Stated exercise:
Pick out every line that holds the string "materials" and copy it.

START

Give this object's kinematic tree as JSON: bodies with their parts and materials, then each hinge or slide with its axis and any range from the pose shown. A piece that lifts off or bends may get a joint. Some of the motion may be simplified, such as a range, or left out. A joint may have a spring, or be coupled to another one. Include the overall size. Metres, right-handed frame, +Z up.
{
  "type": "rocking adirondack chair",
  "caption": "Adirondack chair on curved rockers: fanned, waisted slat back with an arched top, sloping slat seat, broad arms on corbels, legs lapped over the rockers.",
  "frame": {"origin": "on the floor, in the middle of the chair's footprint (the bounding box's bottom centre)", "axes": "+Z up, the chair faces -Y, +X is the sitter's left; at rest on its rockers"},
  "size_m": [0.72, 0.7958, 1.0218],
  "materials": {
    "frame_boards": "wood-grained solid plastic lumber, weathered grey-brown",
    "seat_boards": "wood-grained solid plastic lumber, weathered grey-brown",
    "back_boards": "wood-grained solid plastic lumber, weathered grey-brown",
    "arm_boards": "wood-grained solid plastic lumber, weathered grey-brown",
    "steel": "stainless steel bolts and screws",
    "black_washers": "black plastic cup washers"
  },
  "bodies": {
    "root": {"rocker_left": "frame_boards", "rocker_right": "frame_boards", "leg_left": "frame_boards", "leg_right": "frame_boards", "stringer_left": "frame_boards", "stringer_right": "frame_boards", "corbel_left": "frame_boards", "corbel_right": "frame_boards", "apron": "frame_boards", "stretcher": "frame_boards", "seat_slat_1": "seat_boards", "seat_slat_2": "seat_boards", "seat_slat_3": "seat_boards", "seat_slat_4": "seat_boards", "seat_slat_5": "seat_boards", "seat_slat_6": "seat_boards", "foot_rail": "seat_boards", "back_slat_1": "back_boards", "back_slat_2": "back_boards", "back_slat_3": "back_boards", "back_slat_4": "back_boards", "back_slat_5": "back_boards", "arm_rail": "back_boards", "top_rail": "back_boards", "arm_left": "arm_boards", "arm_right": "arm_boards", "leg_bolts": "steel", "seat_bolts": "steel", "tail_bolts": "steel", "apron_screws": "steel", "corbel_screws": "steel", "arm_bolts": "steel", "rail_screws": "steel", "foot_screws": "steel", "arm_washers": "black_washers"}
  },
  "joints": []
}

END

Exercise result:
Give this object's kinematic tree as JSON: bodies with their parts and materials, then each hinge or slide with its axis and any range from the pose shown. A piece that lifts off or bends may get a joint. Some of the motion may be simplified, such as a range, or left out. A joint may have a spring, or be coupled to another one. Include the overall size. Metres, right-handed frame, +Z up.
  "materials": {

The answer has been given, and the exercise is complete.